## Data block
+++
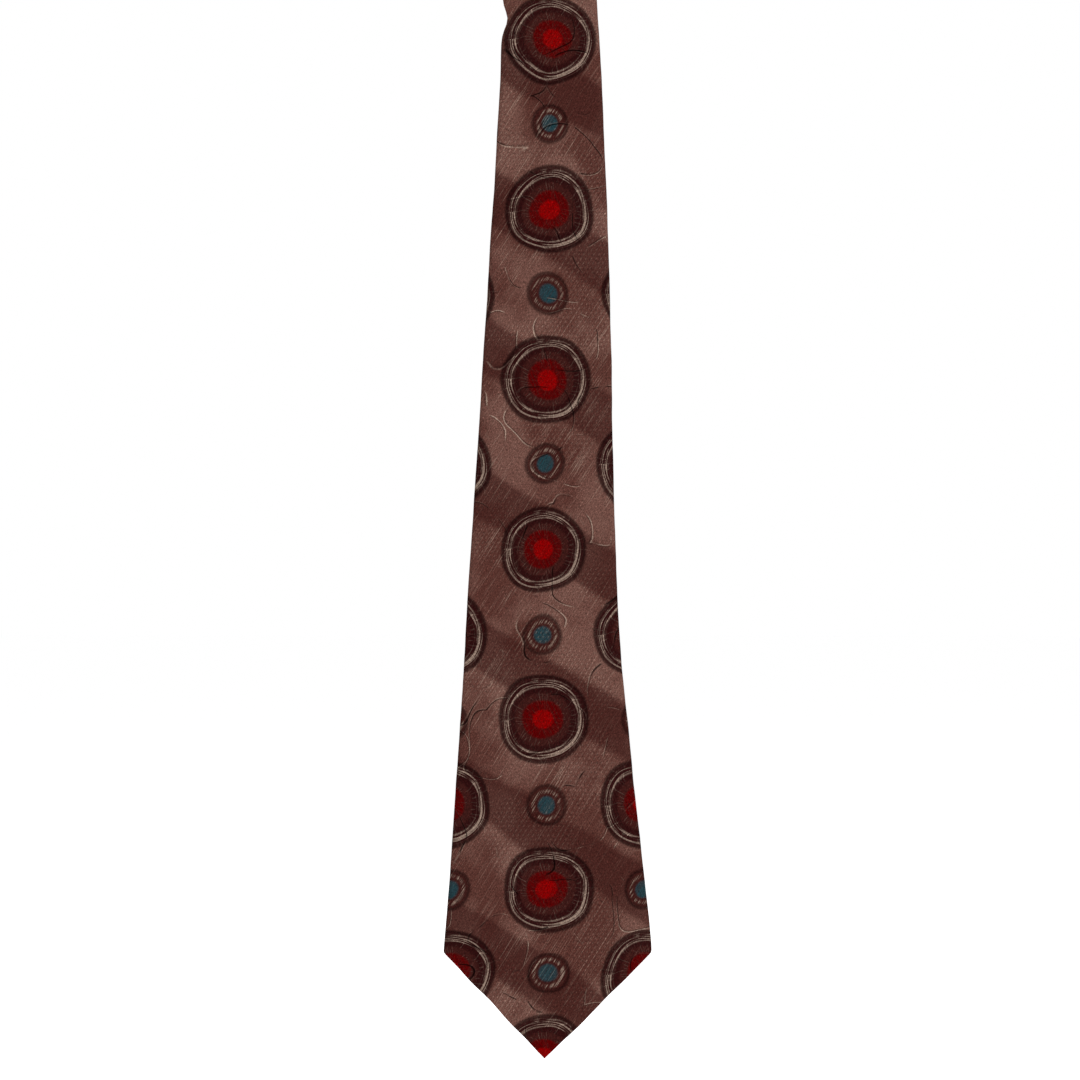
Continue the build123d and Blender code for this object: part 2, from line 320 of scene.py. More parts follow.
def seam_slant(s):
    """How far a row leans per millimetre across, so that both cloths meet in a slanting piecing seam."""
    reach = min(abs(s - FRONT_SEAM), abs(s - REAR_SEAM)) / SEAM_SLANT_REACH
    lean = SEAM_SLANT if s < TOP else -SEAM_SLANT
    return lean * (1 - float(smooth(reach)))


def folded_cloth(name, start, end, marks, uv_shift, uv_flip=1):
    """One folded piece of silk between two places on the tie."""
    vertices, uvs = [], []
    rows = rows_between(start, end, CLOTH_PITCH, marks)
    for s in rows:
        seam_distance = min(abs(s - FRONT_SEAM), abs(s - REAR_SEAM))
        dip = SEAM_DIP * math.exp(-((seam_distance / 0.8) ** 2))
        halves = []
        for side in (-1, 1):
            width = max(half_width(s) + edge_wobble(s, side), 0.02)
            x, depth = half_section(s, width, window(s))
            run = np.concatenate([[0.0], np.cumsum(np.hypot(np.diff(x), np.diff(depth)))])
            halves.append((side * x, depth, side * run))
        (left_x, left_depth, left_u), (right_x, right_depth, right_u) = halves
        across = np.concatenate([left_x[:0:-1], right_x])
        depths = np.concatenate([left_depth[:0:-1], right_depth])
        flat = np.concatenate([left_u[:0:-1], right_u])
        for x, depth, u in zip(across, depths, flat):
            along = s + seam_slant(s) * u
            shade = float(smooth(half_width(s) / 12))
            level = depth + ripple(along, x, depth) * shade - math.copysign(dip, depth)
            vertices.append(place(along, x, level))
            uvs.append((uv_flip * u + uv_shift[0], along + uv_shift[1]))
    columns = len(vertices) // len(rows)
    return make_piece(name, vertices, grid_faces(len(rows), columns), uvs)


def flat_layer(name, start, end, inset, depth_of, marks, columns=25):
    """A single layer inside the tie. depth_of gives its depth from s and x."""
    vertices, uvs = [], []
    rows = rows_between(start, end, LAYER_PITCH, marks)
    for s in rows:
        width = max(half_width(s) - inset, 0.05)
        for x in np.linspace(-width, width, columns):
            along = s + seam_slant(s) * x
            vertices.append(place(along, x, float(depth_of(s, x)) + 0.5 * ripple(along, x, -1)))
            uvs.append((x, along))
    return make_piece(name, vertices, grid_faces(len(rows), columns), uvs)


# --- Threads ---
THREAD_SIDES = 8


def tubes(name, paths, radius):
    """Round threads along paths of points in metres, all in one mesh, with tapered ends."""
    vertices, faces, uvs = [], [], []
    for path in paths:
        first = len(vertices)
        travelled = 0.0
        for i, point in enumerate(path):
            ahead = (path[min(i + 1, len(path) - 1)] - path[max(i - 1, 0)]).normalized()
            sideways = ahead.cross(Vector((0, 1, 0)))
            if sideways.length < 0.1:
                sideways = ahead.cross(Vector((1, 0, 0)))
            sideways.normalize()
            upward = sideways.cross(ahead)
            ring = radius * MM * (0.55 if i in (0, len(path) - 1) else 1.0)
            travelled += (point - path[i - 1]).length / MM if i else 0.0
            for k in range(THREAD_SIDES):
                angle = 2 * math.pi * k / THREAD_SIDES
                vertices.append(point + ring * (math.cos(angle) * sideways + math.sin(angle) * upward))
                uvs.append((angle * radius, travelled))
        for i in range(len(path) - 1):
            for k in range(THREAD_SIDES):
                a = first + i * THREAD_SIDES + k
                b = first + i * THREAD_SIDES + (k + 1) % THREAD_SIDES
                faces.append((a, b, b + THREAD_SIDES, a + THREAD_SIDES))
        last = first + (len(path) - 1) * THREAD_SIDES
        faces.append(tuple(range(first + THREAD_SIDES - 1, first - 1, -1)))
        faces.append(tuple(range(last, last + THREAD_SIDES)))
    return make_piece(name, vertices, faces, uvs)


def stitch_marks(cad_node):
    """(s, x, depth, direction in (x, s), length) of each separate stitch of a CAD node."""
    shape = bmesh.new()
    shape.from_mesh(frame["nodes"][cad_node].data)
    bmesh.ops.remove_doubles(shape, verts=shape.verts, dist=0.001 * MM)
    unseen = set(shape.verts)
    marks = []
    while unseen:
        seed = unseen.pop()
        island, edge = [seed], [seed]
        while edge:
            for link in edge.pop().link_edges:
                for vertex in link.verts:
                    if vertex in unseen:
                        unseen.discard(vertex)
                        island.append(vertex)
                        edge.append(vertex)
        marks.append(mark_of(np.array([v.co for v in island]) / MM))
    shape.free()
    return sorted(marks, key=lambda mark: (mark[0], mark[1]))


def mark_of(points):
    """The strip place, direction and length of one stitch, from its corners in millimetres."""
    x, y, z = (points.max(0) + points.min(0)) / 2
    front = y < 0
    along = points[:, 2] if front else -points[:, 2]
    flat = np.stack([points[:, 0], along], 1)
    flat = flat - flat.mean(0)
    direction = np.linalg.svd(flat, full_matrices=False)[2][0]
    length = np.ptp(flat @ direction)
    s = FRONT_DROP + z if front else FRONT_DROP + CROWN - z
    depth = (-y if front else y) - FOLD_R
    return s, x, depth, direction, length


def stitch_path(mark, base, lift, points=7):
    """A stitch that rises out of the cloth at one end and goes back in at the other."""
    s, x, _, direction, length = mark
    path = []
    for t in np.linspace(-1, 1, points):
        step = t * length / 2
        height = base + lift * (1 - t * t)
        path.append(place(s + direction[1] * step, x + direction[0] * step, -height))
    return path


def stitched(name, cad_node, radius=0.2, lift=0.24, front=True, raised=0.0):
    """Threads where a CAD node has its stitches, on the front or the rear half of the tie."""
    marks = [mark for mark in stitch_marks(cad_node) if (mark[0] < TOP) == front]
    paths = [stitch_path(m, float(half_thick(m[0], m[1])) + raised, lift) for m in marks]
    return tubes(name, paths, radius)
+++
## What the task requires
Reproduce the material verbatim, line by line.

## Written reply
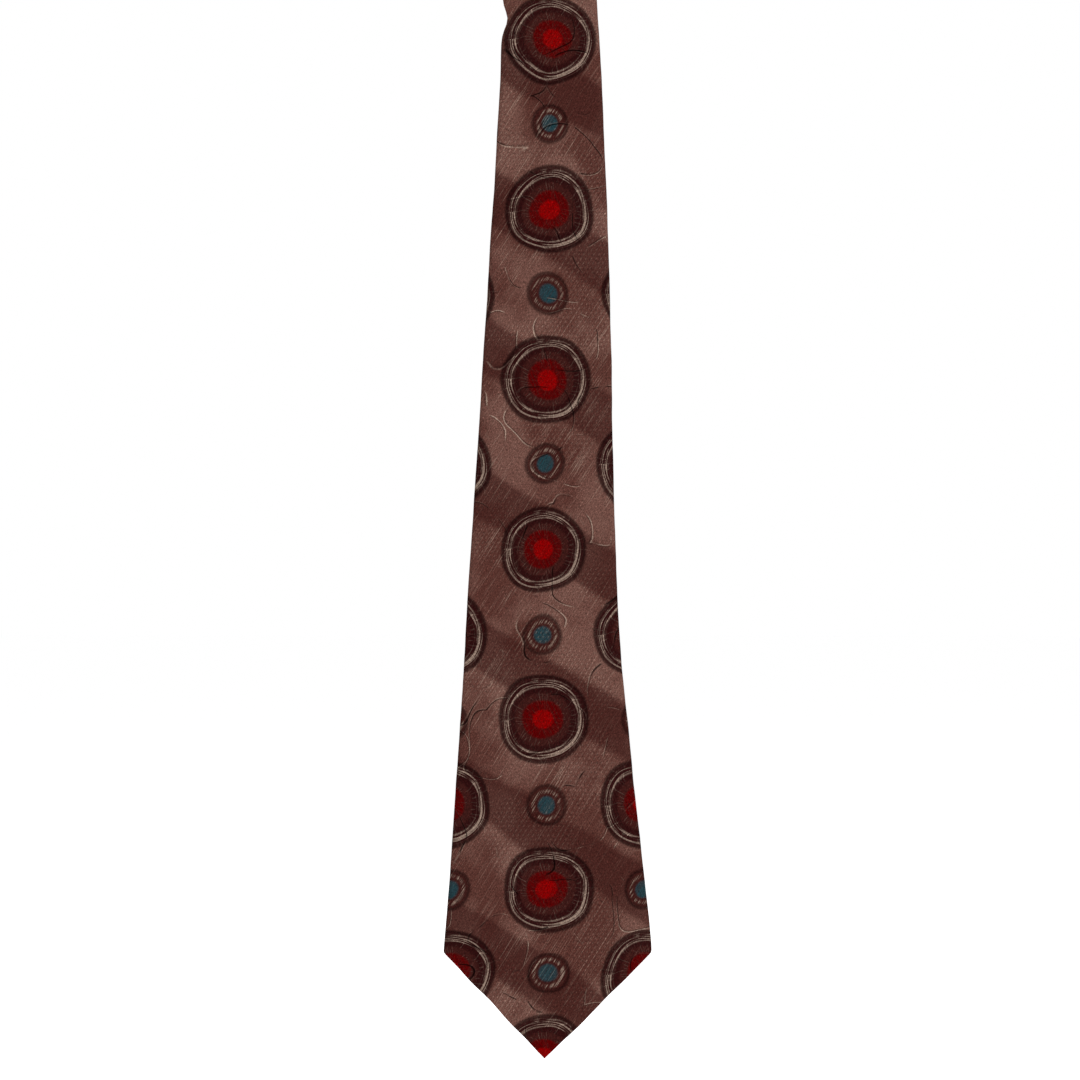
Continue the build123d and Blender code for this object: part 2, from line 320 of scene.py. More parts follow.
def seam_slant(s):
    """How far a row leans per millimetre across, so that both cloths meet in a slanting piecing seam."""
    reach = min(abs(s - FRONT_SEAM), abs(s - REAR_SEAM)) / SEAM_SLANT_REACH
    lean = SEAM_SLANT if s < TOP else -SEAM_SLANT
    return lean * (1 - float(smooth(reach)))


def folded_cloth(name, start, end, marks, uv_shift, uv_flip=1):
    """One folded piece of silk between two places on the tie."""
    vertices, uvs = [], []
    rows = rows_between(start, end, CLOTH_PITCH, marks)
    for s in rows:
        seam_distance = min(abs(s - FRONT_SEAM), abs(s - REAR_SEAM))
        dip = SEAM_DIP * math.exp(-((seam_distance / 0.8) ** 2))
        halves = []
        for side in (-1, 1):
            width = max(half_width(s) + edge_wobble(s, side), 0.02)
            x, depth = half_section(s, width, window(s))
            run = np.concatenate([[0.0], np.cumsum(np.hypot(np.diff(x), np.diff(depth)))])
            halves.append((side * x, depth, side * run))
        (left_x, left_depth, left_u), (right_x, right_depth, right_u) = halves
        across = np.concatenate([left_x[:0:-1], right_x])
        depths = np.concatenate([left_depth[:0:-1], right_depth])
        flat = np.concatenate([left_u[:0:-1], right_u])
        for x, depth, u in zip(across, depths, flat):
            along = s + seam_slant(s) * u
            shade = float(smooth(half_width(s) / 12))
            level = depth + ripple(along, x, depth) * shade - math.copysign(dip, depth)
            vertices.append(place(along, x, level))
            uvs.append((uv_flip * u + uv_shift[0], along + uv_shift[1]))
    columns = len(vertices) // len(rows)
    return make_piece(name, vertices, grid_faces(len(rows), columns), uvs)


def flat_layer(name, start, end, inset, depth_of, marks, columns=25):
    """A single layer inside the tie. depth_of gives its depth from s and x."""
    vertices, uvs = [], []
    rows = rows_between(start, end, LAYER_PITCH, marks)
    for s in rows:
        width = max(half_width(s) - inset, 0.05)
        for x in np.linspace(-width, width, columns):
            along = s + seam_slant(s) * x
            vertices.append(place(along, x, float(depth_of(s, x)) + 0.5 * ripple(along, x, -1)))
            uvs.append((x, along))
    return make_piece(name, vertices, grid_faces(len(rows), columns), uvs)


# --- Threads ---
THREAD_SIDES = 8


def tubes(name, paths, radius):
    """Round threads along paths of points in metres, all in one mesh, with tapered ends."""
    vertices, faces, uvs = [], [], []
    for path in paths:
        first = len(vertices)
        travelled = 0.0
        for i, point in enumerate(path):
            ahead = (path[min(i + 1, len(path) - 1)] - path[max(i - 1, 0)]).normalized()
            sideways = ahead.cross(Vector((0, 1, 0)))
            if sideways.length < 0.1:
                sideways = ahead.cross(Vector((1, 0, 0)))
            sideways.normalize()
            upward = sideways.cross(ahead)
            ring = radius * MM * (0.55 if i in (0, len(path) - 1) else 1.0)
            travelled += (point - path[i - 1]).length / MM if i else 0.0
            for k in range(THREAD_SIDES):
                angle = 2 * math.pi * k / THREAD_SIDES
                vertices.append(point + ring * (math.cos(angle) * sideways + math.sin(angle) * upward))
                uvs.append((angle * radius, travelled))
        for i in range(len(path) - 1):
            for k in range(THREAD_SIDES):
                a = first + i * THREAD_SIDES + k
                b = first + i * THREAD_SIDES + (k + 1) % THREAD_SIDES
                faces.append((a, b, b + THREAD_SIDES, a + THREAD_SIDES))
        last = first + (len(path) - 1) * THREAD_SIDES
        faces.append(tuple(range(first + THREAD_SIDES - 1, first - 1, -1)))
        faces.append(tuple(range(last, last + THREAD_SIDES)))
    return make_piece(name, vertices, faces, uvs)


def stitch_marks(cad_node):
    """(s, x, depth, direction in (x, s), length) of each separate stitch of a CAD node."""
    shape = bmesh.new()
    shape.from_mesh(frame["nodes"][cad_node].data)
    bmesh.ops.remove_doubles(shape, verts=shape.verts, dist=0.001 * MM)
    unseen = set(shape.verts)
    marks = []
    while unseen:
        seed = unseen.pop()
        island, edge = [seed], [seed]
        while edge:
            for link in edge.pop().link_edges:
                for vertex in link.verts:
                    if vertex in unseen:
                        unseen.discard(vertex)
                        island.append(vertex)
                        edge.append(vertex)
        marks.append(mark_of(np.array([v.co for v in island]) / MM))
    shape.free()
    return sorted(marks, key=lambda mark: (mark[0], mark[1]))


def mark_of(points):
    """The strip place, direction and length of one stitch, from its corners in millimetres."""
    x, y, z = (points.max(0) + points.min(0)) / 2
    front = y < 0
    along = points[:, 2] if front else -points[:, 2]
    flat = np.stack([points[:, 0], along], 1)
    flat = flat - flat.mean(0)
    direction = np.linalg.svd(flat, full_matrices=False)[2][0]
    length = np.ptp(flat @ direction)
    s = FRONT_DROP + z if front else FRONT_DROP + CROWN - z
    depth = (-y if front else y) - FOLD_R
    return s, x, depth, direction, length


def stitch_path(mark, base, lift, points=7):
    """A stitch that rises out of the cloth at one end and goes back in at the other."""
    s, x, _, direction, length = mark
    path = []
    for t in np.linspace(-1, 1, points):
        step = t * length / 2
        height = base + lift * (1 - t * t)
        path.append(place(s + direction[1] * step, x + direction[0] * step, -height))
    return path


def stitched(name, cad_node, radius=0.2, lift=0.24, front=True, raised=0.0):
    """Threads where a CAD node has its stitches, on the front or the rear half of the tie."""
    marks = [mark for mark in stitch_marks(cad_node) if (mark[0] < TOP) == front]
    paths = [stitch_path(m, float(half_thick(m[0], m[1])) + raised, lift) for m in marks]
    return tubes(name, paths, radius)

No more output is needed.